Berdasarkan pantauan melalui CME FedWatch Tool, peluang penurunan suku bunga pertama pada pertemuan FOMC bulan September diperkirakan mencapai 65%.
“Pelonggaran moneter akan memberikan ruang tambahan bagi investor, baik institusional maupun ritel, untuk masuk ke pasar kripto dengan modal yang lebih terjangkau,” ujar Fyqieh
Dalam jangka pendek, arah harga Bitcoin diperkirakan sangat bergantung pada katalis eksternal seperti proses legislasi di Kongres AS terkait regulasi kripto, data penjualan ritel, serta dinamika arus dana ke ETF spot.
Fyqieh mencatat bahwa jika terdapat hambatan dalam proses legislasi, pelemahan data ekonomi, atau retorika hawkish dari The Fed kembali muncul, maka kemungkinan koreksi harga menuju level US$115.000 atau Rp1,87 miliar bisa terjadi. Koreksi ini berpotensi menguji dukungan teknikal pada indikator 50-day Exponential Moving Average (EMA).
Sebaliknya, apabila sentimen positif terus mengalir seperti dukungan bipartisan terhadap regulasi kripto dan arus masuk ETF yang konsisten Bitcoin berpeluang untuk tidak hanya kembali menyentuh level US$122.057, tetapi juga melampaui batas rekor tersebut.

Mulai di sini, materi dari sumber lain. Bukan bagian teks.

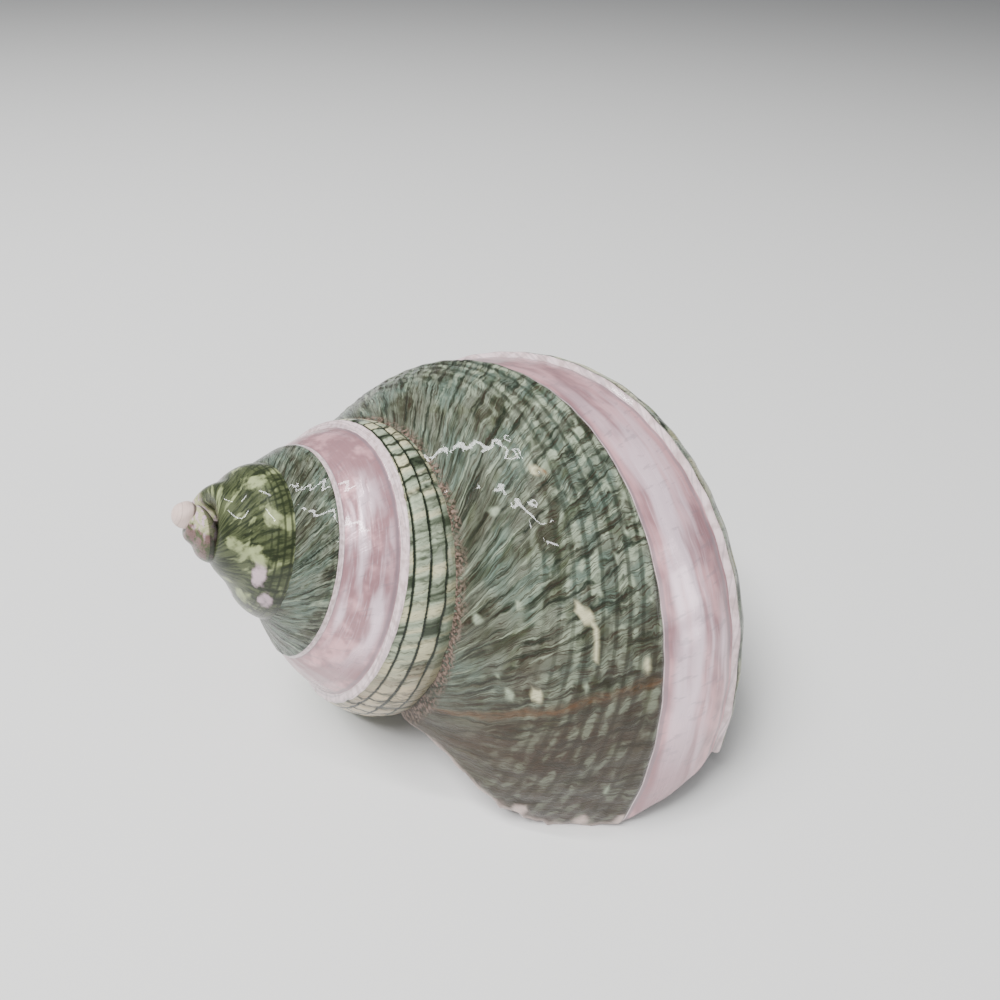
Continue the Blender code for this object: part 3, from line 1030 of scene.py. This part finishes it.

Dalam skenario ideal ini, banyak analis meyakini bahwa harga Bitcoin bisa merangsek ke kisaran US$135.000 hingga US$150.000 (setara Rp2,2–2,4 miliar) dalam beberapa bulan ke depan.
Meskipun outlook pasar terlihat optimistis, Fyqieh mengingatkan pentingnya kehati-hatian di tengah volatilitas yang masih tinggi. Ia menekankan bahwa semua proyeksi harga tetap bergantung pada validitas data dan respons kebijakan ekonomi yang dapat berubah sewaktu-waktu.
Dengan demikian, investor disarankan untuk terus memantau perkembangan regulasi dan indikator makro guna menyesuaikan strategi investasi secara dinamis.